Find the lines that hold the word "limits" and return them.

************

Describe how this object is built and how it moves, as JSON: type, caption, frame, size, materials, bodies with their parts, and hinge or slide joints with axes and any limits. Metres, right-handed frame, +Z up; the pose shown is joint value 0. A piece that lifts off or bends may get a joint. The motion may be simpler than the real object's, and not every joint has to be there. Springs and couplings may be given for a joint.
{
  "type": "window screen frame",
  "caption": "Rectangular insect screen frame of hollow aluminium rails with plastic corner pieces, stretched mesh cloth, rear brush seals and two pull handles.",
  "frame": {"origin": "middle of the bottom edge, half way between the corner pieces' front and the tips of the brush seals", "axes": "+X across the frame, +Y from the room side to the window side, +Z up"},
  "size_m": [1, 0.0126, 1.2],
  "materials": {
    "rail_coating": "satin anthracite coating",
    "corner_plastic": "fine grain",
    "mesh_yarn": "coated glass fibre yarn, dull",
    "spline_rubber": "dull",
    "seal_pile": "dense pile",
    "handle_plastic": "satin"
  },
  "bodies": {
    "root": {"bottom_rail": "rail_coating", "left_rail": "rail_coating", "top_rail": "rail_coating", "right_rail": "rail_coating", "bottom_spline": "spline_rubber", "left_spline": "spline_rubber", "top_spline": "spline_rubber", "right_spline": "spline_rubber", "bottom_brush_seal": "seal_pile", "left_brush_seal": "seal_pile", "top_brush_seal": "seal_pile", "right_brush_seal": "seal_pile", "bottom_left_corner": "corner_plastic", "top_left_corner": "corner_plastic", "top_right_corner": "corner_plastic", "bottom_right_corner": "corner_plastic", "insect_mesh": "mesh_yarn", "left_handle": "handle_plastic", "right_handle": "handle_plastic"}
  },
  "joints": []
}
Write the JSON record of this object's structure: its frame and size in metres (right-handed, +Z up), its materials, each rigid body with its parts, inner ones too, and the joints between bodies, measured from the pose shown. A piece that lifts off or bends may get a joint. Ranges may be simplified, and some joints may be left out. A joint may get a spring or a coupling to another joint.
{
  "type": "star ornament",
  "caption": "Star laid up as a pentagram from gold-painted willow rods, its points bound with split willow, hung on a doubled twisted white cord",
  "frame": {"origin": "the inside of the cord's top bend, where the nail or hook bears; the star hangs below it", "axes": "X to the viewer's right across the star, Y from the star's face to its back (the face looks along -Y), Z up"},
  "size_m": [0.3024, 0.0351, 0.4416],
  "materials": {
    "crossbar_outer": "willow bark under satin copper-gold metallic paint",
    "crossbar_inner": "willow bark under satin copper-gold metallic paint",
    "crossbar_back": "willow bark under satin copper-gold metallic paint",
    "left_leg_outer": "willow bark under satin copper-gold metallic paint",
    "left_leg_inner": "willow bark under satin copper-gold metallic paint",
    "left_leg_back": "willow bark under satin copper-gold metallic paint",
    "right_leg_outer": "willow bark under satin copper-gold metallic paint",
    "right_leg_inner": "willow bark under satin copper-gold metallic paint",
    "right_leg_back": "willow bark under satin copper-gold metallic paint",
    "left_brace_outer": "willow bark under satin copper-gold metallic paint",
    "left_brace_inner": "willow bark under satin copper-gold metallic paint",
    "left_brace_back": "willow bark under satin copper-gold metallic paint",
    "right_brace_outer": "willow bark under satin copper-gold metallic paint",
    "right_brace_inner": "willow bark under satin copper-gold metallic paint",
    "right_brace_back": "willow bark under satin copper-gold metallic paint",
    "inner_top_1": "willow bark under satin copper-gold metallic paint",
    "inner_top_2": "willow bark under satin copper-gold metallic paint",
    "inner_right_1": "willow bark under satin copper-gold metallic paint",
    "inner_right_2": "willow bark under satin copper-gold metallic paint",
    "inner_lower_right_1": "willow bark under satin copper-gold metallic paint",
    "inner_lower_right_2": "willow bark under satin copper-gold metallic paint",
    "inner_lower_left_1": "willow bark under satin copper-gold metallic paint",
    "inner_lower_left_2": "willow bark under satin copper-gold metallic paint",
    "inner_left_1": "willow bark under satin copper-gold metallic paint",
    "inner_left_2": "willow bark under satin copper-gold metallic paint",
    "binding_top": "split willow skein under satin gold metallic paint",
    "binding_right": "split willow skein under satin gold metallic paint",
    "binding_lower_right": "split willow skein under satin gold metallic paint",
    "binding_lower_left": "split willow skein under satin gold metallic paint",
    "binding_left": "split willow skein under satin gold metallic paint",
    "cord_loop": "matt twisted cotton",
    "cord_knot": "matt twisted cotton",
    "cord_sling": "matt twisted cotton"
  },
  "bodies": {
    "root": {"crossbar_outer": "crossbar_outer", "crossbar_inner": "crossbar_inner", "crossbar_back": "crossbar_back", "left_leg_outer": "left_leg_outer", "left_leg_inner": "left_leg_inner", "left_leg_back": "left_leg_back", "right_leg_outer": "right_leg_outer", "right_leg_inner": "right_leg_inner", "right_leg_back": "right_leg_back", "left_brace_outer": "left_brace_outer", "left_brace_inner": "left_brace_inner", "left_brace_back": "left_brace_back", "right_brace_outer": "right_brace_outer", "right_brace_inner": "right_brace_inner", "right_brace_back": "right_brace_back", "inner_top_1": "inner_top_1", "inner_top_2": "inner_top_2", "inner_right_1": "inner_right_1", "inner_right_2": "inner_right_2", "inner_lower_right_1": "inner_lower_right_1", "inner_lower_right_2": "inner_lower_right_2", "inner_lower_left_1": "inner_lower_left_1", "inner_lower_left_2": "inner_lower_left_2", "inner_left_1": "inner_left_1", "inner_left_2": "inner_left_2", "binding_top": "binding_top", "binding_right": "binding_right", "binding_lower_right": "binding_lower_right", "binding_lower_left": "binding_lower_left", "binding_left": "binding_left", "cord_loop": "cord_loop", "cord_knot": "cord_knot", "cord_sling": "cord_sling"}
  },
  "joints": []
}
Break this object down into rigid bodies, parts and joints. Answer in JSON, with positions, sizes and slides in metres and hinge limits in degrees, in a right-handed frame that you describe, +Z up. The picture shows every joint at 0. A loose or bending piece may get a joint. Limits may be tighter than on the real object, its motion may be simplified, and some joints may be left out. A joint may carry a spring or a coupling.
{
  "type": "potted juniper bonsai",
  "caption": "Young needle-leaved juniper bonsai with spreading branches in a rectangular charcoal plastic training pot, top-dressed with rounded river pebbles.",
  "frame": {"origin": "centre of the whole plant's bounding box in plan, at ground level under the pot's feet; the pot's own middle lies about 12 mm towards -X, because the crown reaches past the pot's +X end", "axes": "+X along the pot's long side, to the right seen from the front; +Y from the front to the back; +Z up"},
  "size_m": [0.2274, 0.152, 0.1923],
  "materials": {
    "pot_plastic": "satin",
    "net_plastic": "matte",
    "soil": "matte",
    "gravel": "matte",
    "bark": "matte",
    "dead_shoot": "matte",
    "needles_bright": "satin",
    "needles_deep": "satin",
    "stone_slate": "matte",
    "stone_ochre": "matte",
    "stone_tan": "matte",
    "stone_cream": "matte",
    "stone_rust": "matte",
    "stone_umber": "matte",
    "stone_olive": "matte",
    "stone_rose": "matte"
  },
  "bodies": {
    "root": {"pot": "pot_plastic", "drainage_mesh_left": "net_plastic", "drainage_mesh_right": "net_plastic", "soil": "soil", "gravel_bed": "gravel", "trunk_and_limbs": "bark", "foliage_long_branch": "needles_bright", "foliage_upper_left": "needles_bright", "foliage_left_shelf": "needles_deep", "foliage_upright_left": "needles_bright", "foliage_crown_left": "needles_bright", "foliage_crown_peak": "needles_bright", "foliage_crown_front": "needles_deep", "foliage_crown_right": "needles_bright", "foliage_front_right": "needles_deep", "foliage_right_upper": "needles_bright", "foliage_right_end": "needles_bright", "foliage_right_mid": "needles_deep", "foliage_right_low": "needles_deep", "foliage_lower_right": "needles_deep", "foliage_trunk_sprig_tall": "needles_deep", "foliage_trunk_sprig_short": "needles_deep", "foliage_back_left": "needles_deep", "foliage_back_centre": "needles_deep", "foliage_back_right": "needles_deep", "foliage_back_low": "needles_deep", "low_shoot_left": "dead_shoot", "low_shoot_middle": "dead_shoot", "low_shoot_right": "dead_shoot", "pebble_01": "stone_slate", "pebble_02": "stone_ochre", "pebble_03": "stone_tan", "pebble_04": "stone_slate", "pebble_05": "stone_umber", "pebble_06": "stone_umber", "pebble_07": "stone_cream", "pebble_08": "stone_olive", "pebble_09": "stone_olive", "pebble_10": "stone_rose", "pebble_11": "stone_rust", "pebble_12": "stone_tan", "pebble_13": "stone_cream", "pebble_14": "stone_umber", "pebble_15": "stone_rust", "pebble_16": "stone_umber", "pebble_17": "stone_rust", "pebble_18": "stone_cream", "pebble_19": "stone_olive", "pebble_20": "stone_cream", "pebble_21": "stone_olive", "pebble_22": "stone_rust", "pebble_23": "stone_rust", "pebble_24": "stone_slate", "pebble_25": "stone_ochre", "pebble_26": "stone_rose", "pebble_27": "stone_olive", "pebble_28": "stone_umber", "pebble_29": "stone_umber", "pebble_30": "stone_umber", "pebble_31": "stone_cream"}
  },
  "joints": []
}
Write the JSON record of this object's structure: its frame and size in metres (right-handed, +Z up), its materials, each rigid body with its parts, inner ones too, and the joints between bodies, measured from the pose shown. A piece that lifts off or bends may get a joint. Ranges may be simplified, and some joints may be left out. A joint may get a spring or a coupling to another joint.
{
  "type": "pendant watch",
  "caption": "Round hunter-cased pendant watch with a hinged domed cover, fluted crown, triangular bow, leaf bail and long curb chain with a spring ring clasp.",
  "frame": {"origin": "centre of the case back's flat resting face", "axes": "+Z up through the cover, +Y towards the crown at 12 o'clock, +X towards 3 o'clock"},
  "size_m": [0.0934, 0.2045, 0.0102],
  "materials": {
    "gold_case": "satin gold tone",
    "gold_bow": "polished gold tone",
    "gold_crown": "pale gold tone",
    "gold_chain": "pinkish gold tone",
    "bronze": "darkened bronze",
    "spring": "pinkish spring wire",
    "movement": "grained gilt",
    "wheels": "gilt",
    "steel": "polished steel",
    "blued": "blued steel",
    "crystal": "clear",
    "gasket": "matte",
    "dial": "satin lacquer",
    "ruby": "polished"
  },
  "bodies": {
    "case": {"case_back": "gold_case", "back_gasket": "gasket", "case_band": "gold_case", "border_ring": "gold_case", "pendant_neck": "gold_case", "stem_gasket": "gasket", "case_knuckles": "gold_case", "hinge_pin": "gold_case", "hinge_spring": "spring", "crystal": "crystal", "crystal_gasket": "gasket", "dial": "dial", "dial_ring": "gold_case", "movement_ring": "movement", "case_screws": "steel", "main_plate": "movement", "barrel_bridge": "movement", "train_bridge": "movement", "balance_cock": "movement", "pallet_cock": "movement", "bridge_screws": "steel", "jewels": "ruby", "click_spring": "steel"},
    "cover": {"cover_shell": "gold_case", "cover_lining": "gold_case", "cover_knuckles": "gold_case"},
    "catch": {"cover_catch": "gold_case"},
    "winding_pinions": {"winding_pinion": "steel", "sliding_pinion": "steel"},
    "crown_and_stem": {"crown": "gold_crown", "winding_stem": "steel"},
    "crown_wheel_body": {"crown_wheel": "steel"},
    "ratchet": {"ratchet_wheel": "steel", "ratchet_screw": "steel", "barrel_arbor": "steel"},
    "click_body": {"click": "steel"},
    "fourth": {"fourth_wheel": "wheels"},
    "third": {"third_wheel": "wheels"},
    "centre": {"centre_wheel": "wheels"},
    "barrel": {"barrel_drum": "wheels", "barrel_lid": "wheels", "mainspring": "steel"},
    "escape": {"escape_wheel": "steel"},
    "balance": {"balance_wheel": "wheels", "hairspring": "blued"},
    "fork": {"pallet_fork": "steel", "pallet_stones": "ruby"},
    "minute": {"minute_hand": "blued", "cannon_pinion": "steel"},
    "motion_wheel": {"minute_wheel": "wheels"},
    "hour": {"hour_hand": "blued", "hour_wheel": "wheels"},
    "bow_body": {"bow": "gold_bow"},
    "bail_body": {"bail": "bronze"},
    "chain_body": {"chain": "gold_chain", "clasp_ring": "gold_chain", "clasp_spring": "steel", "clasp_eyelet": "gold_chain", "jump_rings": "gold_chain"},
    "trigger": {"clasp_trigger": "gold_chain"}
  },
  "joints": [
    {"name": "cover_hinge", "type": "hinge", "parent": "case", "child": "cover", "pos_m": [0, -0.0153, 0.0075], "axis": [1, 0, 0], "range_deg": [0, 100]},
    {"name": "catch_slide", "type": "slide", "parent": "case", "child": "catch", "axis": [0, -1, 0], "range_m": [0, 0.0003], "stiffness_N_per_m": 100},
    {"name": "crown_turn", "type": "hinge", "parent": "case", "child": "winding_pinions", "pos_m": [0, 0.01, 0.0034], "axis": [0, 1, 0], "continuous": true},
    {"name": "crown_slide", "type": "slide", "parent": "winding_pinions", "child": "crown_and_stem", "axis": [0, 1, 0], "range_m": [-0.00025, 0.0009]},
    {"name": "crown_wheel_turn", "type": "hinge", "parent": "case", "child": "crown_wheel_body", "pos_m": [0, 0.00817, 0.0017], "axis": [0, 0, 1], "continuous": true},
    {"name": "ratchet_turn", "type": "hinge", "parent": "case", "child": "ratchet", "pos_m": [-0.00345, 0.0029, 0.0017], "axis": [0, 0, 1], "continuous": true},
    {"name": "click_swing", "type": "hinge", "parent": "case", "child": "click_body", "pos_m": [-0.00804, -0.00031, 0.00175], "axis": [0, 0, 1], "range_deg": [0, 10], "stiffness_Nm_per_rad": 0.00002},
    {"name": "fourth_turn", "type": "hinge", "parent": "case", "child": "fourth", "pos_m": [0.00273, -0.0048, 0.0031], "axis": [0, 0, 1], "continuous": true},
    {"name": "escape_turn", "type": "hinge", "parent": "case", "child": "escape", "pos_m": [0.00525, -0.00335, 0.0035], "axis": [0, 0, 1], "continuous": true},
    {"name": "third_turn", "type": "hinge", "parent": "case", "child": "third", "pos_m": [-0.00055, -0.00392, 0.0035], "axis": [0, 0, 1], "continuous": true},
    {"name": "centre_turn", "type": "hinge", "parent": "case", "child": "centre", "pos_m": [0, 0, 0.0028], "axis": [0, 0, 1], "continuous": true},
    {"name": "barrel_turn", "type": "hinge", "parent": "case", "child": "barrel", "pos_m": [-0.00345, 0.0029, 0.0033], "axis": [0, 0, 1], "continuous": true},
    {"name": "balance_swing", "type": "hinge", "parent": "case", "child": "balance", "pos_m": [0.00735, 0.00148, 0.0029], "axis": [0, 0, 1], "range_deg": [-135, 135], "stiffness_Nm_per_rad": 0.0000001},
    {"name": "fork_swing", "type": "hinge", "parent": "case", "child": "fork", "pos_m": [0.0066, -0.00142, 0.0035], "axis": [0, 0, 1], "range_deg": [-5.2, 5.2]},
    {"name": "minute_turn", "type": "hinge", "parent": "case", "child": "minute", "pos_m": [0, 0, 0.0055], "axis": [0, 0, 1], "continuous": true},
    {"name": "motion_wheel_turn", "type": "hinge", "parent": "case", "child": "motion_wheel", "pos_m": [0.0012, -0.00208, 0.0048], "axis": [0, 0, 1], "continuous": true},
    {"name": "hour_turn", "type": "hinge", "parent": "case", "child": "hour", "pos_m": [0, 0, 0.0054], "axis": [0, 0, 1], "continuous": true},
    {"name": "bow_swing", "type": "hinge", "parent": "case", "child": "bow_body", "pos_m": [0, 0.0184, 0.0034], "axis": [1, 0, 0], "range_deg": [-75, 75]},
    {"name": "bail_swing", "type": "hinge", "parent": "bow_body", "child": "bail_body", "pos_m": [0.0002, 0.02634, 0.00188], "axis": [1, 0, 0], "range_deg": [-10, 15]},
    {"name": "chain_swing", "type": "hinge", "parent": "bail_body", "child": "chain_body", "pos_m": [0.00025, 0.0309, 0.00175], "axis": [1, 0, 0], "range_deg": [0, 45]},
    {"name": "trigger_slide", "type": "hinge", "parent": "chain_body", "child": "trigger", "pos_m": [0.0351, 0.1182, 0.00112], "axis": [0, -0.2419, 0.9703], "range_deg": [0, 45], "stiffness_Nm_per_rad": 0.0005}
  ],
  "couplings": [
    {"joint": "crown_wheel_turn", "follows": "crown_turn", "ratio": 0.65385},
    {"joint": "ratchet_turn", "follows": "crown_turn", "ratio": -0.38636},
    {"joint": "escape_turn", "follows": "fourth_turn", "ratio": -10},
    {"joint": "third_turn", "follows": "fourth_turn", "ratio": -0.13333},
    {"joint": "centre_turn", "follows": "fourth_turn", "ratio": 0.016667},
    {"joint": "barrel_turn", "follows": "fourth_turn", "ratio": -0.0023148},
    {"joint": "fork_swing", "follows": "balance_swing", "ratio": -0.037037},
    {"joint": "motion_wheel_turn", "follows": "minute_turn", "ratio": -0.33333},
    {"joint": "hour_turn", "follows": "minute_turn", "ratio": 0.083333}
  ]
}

************

WRITTEN ANSWER:
Describe how this object is built and how it moves, as JSON: type, caption, frame, size, materials, bodies with their parts, and hinge or slide joints with axes and any limits. Metres, right-handed frame, +Z up; the pose shown is joint value 0. A piece that lifts off or bends may get a joint. The motion may be simpler than the real object's, and not every joint has to be there. Springs and couplings may be given for a joint.
Break this object down into rigid bodies, parts and joints. Answer in JSON, with positions, sizes and slides in metres and hinge limits in degrees, in a right-handed frame that you describe, +Z up. The picture shows every joint at 0. A loose or bending piece may get a joint. Limits may be tighter than on the real object, its motion may be simplified, and some joints may be left out. A joint may carry a spring or a coupling.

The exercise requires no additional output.